Londres est une fête

Profitant d’une pause début décembre, ce dernier glisse trois dates à lui dans le planning et, notamment, celle au Royal Albert Hall. Pour Bryan Ferry de Newcastle, Londres, comme Paris, est une fête. En plus de Manzanera, Thompson et Jobson, il invite John Porter (guitare) et John Wetton (basse) à se produire avec lui. Et il saupoudre l’ensemble de cuivres, de cordes, de choeurs. Il y a donc foule sur scène (et la salle est pleine comme un oeuf) pour mettre en valeur, avec fougue et manière, le répertoire en or.

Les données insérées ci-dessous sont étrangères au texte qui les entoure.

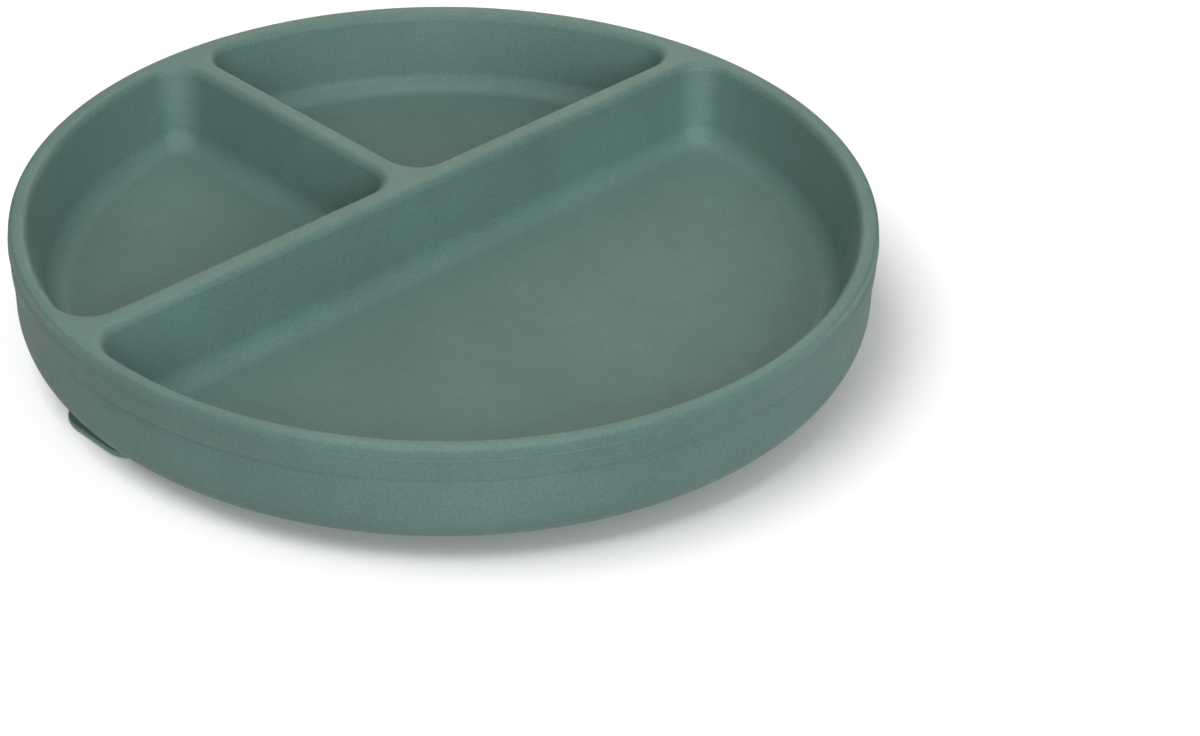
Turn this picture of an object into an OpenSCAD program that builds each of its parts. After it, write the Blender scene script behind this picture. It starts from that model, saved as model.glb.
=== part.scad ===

De “Sympathy For The Devil”, plus infernale que l’originale, à l’appropriée et flamboyant­e “The ‘In’ Crowd”, en passant par les giflées “Baby I Don’t Care” et “It’s My Party” (moins de quatre minutes à elles deux), “You Won’t See Me” comme si les Beatles l’avaient jouée à la Cavern, ou “A Really Good Time” empruntée à Roxy, Bryan Ferry va s’imposer, in extremis, comme le musicien-performer de 1974.

Ce live est commercial­isé en CD classieux et vinyle, et même si le tracklisti­ng original y est un peu malmené (l’ordre des chansons était différent et quelques titres, pourtant joués, ont disparu), il s’impose comme une sortie marquante de 2020, qu’on va pouvoir écouter toute l’année.